▶ Exercise instructions
Write out, word for word, only the data from its first line to the line containing "leaf_floor_gap = 10".

....

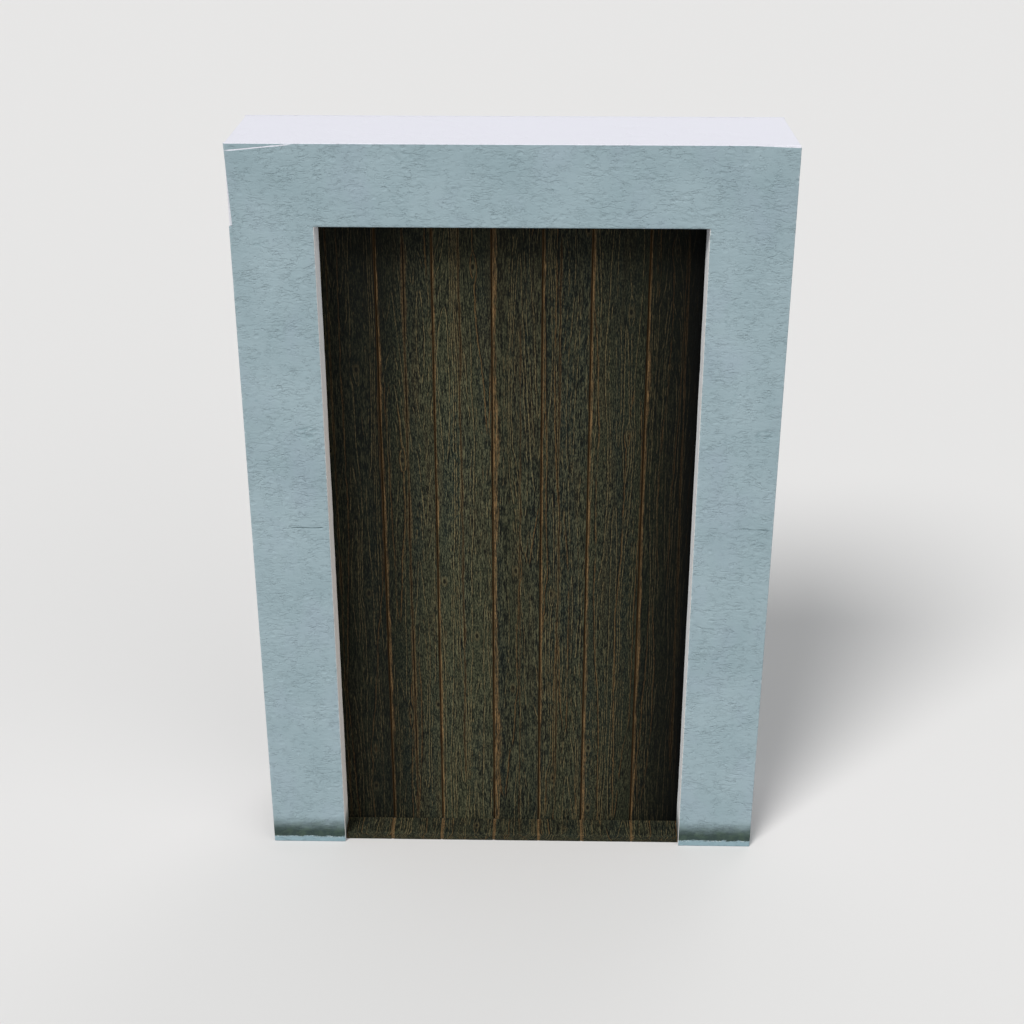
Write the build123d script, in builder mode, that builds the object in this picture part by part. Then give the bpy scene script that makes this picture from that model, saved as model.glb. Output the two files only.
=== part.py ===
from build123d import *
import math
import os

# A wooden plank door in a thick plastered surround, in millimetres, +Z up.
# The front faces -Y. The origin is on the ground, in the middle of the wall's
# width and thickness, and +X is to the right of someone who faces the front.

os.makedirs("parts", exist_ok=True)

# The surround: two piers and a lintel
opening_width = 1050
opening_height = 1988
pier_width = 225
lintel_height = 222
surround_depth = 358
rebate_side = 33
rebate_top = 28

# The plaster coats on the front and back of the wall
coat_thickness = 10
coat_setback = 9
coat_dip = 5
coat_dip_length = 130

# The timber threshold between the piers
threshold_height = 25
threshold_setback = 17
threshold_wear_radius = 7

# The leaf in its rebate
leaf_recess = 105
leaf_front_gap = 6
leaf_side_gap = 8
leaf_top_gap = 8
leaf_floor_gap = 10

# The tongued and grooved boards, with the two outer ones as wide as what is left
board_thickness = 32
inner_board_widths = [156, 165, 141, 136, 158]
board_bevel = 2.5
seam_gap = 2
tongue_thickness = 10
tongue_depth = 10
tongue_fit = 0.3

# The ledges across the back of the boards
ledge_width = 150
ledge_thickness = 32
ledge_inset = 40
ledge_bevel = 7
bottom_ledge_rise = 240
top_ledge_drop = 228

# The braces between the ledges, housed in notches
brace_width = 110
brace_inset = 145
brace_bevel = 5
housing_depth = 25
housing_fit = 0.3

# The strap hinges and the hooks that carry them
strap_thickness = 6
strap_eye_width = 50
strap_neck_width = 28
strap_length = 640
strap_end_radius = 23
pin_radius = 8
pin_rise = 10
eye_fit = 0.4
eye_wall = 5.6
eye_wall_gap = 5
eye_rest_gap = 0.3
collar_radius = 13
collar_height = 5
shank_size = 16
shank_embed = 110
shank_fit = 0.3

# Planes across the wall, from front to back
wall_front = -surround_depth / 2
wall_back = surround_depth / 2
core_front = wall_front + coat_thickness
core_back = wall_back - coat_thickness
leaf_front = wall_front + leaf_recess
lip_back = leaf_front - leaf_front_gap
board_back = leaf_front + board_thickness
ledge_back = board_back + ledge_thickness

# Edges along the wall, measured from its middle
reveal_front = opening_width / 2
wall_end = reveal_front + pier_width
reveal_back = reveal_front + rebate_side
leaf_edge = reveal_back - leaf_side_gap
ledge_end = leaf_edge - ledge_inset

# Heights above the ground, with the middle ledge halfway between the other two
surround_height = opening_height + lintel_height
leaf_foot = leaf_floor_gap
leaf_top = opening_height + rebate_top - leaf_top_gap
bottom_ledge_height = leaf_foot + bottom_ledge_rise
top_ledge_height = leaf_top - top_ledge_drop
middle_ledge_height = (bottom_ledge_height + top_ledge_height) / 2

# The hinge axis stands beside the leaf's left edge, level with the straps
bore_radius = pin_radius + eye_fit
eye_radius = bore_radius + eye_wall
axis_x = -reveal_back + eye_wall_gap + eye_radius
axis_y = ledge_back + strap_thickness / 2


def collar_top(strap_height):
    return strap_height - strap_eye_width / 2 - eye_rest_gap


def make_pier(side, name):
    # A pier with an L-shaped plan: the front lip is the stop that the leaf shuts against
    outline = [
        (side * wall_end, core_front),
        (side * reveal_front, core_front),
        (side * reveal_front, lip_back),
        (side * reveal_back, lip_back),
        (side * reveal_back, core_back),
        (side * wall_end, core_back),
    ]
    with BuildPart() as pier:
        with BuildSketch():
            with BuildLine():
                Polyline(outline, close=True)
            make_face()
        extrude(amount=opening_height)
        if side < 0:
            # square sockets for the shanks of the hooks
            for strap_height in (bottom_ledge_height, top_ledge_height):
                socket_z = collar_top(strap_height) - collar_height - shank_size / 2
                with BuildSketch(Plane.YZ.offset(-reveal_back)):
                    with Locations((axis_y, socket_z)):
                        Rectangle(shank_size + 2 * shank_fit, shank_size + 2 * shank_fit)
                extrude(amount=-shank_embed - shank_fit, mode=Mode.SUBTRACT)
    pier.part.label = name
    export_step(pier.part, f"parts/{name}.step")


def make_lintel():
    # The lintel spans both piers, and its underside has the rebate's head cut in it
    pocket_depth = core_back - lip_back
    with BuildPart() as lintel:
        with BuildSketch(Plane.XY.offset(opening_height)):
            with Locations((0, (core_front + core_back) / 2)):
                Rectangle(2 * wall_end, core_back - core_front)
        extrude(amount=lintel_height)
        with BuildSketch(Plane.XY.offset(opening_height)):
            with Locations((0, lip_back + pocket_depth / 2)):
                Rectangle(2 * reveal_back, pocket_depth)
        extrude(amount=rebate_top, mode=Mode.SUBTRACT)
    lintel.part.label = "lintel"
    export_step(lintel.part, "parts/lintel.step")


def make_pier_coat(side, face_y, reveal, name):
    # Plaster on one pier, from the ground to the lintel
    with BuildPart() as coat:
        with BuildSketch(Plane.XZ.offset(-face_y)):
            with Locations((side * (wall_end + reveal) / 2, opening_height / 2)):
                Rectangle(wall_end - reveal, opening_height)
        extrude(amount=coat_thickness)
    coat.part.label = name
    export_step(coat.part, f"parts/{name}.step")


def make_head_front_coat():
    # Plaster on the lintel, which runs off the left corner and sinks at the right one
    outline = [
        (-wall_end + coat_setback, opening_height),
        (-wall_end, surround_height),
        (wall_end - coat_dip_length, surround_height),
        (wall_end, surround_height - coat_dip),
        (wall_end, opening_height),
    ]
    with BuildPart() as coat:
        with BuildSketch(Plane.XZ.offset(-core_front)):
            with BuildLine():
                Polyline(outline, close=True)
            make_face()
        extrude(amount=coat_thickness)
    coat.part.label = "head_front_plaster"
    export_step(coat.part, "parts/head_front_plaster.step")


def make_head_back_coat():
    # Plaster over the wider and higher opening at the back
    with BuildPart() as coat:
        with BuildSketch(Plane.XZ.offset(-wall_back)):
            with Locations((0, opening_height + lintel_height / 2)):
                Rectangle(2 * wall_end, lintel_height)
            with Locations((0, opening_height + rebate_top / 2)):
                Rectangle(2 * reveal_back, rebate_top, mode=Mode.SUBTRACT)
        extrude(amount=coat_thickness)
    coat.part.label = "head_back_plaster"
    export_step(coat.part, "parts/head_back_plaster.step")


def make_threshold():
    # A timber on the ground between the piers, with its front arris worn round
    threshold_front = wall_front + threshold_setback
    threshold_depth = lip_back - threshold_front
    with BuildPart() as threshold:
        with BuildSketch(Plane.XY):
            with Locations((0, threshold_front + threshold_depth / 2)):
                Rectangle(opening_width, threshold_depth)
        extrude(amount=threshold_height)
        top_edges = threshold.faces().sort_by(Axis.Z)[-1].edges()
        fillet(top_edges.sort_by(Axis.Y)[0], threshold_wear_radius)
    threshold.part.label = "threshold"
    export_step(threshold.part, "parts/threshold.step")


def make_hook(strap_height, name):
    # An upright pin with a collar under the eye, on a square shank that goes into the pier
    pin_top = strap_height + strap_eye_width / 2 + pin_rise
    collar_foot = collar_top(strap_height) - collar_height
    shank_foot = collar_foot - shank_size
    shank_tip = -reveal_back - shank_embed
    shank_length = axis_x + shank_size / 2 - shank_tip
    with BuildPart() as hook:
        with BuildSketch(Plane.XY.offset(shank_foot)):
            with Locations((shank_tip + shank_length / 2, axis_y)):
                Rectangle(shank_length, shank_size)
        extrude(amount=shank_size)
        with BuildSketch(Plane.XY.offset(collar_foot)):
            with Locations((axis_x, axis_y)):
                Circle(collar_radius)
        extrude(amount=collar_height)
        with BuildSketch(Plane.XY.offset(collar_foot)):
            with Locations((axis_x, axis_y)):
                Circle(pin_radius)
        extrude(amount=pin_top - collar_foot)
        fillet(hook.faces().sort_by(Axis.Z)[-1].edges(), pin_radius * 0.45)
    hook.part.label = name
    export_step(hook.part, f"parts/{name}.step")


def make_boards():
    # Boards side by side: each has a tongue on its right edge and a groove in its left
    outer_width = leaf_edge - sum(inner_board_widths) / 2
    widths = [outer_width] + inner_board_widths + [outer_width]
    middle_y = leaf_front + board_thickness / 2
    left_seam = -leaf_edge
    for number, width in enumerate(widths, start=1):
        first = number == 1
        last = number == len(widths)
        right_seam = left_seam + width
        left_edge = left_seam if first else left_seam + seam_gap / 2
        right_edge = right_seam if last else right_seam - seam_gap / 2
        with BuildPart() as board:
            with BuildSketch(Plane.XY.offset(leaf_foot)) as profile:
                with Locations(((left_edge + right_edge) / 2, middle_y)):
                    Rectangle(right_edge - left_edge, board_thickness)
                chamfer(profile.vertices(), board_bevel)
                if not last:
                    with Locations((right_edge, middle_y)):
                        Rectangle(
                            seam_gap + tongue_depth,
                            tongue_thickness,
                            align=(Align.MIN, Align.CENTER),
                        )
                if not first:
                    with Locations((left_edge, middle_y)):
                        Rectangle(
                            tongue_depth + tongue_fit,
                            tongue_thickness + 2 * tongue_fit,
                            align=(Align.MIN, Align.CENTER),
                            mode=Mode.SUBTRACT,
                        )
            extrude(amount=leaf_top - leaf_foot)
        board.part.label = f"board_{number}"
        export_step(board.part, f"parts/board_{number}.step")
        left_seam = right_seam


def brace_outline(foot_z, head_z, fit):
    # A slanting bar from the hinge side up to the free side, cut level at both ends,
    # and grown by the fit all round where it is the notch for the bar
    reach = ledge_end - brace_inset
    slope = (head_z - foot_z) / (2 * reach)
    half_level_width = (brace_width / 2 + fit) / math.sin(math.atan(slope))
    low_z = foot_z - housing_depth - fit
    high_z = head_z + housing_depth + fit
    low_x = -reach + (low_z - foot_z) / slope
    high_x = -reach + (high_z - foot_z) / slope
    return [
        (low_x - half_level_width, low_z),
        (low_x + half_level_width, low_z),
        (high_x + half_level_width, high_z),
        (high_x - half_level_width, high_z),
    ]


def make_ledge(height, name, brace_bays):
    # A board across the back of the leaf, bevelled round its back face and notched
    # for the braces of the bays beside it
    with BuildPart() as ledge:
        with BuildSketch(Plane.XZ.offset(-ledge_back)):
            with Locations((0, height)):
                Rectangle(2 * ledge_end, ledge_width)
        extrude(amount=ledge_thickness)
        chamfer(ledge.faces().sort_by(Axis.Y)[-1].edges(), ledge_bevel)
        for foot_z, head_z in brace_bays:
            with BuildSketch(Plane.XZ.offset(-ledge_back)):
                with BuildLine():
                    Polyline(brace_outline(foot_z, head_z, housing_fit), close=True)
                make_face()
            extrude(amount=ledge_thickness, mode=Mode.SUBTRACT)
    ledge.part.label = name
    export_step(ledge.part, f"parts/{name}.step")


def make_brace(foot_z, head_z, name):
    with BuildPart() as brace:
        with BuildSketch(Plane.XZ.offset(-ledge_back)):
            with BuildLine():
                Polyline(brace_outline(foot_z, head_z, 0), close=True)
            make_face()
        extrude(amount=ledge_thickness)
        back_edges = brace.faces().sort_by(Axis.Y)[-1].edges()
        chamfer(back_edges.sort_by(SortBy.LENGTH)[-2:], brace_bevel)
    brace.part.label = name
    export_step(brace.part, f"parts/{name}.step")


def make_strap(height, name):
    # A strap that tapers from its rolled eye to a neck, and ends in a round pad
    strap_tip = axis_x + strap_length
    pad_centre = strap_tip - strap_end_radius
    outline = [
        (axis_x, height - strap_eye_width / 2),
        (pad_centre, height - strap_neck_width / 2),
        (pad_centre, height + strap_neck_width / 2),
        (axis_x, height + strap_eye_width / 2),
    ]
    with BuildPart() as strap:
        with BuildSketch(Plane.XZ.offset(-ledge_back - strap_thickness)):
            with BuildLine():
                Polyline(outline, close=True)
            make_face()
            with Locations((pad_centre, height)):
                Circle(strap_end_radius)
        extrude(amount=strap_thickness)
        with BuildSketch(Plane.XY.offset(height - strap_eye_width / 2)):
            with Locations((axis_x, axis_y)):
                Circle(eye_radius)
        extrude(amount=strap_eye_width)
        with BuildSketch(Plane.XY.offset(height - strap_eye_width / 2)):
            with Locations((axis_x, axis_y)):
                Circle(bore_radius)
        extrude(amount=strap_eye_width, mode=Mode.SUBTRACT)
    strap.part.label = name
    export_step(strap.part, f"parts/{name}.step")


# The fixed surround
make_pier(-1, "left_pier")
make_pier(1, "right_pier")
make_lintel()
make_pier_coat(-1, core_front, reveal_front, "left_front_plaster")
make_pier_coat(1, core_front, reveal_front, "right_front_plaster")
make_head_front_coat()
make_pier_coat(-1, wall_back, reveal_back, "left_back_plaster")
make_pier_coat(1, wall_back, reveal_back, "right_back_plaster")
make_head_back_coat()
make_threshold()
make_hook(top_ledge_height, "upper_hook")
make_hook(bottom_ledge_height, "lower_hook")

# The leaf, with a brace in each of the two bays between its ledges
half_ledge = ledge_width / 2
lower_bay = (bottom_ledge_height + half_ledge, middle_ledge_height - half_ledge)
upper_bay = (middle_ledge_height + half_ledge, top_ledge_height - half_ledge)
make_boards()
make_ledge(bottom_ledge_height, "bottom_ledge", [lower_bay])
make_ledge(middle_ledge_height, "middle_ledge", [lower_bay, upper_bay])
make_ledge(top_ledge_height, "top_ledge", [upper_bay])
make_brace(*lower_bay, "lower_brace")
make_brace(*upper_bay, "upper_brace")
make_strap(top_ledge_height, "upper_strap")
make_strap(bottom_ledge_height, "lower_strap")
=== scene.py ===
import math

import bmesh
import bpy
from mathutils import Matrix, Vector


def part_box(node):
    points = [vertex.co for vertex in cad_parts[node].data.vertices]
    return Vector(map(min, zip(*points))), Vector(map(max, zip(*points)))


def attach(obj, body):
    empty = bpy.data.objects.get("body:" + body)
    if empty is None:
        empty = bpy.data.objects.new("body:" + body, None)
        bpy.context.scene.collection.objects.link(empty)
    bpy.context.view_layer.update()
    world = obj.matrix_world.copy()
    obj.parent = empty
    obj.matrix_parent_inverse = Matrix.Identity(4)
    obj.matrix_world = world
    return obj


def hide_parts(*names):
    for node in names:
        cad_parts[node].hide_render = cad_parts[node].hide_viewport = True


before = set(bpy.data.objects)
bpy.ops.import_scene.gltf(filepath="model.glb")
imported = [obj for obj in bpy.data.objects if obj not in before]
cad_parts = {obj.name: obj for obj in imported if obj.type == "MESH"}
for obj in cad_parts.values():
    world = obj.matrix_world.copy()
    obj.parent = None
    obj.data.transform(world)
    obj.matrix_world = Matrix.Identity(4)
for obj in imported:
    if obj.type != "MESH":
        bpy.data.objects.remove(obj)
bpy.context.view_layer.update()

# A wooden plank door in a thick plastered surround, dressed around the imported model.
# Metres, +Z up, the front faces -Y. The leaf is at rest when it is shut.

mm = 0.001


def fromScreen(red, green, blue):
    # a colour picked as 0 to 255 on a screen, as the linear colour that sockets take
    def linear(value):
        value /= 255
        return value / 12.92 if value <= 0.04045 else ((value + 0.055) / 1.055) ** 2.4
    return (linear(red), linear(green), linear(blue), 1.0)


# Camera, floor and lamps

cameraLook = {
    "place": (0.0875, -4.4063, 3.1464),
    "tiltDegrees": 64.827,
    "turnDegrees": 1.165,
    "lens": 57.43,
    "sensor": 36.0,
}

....

▶ Written answer
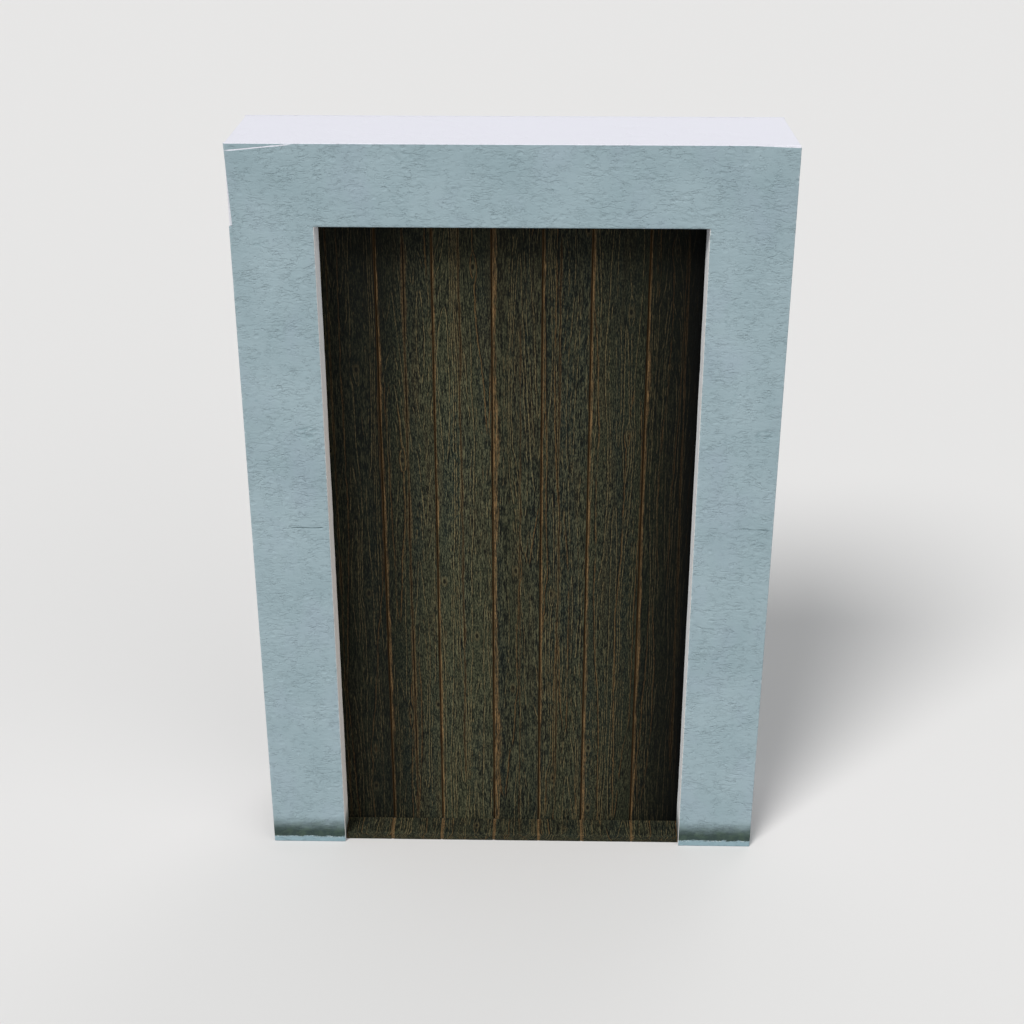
Write the build123d script, in builder mode, that builds the object in this picture part by part. Then give the bpy scene script that makes this picture from that model, saved as model.glb. Output the two files only.
=== part.py ===
from build123d import *
import math
import os

# A wooden plank door in a thick plastered surround, in millimetres, +Z up.
# The front faces -Y. The origin is on the ground, in the middle of the wall's
# width and thickness, and +X is to the right of someone who faces the front.

os.makedirs("parts", exist_ok=True)

# The surround: two piers and a lintel
opening_width = 1050
opening_height = 1988
pier_width = 225
lintel_height = 222
surround_depth = 358
rebate_side = 33
rebate_top = 28

# The plaster coats on the front and back of the wall
coat_thickness = 10
coat_setback = 9
coat_dip = 5
coat_dip_length = 130

# The timber threshold between the piers
threshold_height = 25
threshold_setback = 17
threshold_wear_radius = 7

# The leaf in its rebate
leaf_recess = 105
leaf_front_gap = 6
leaf_side_gap = 8
leaf_top_gap = 8
leaf_floor_gap = 10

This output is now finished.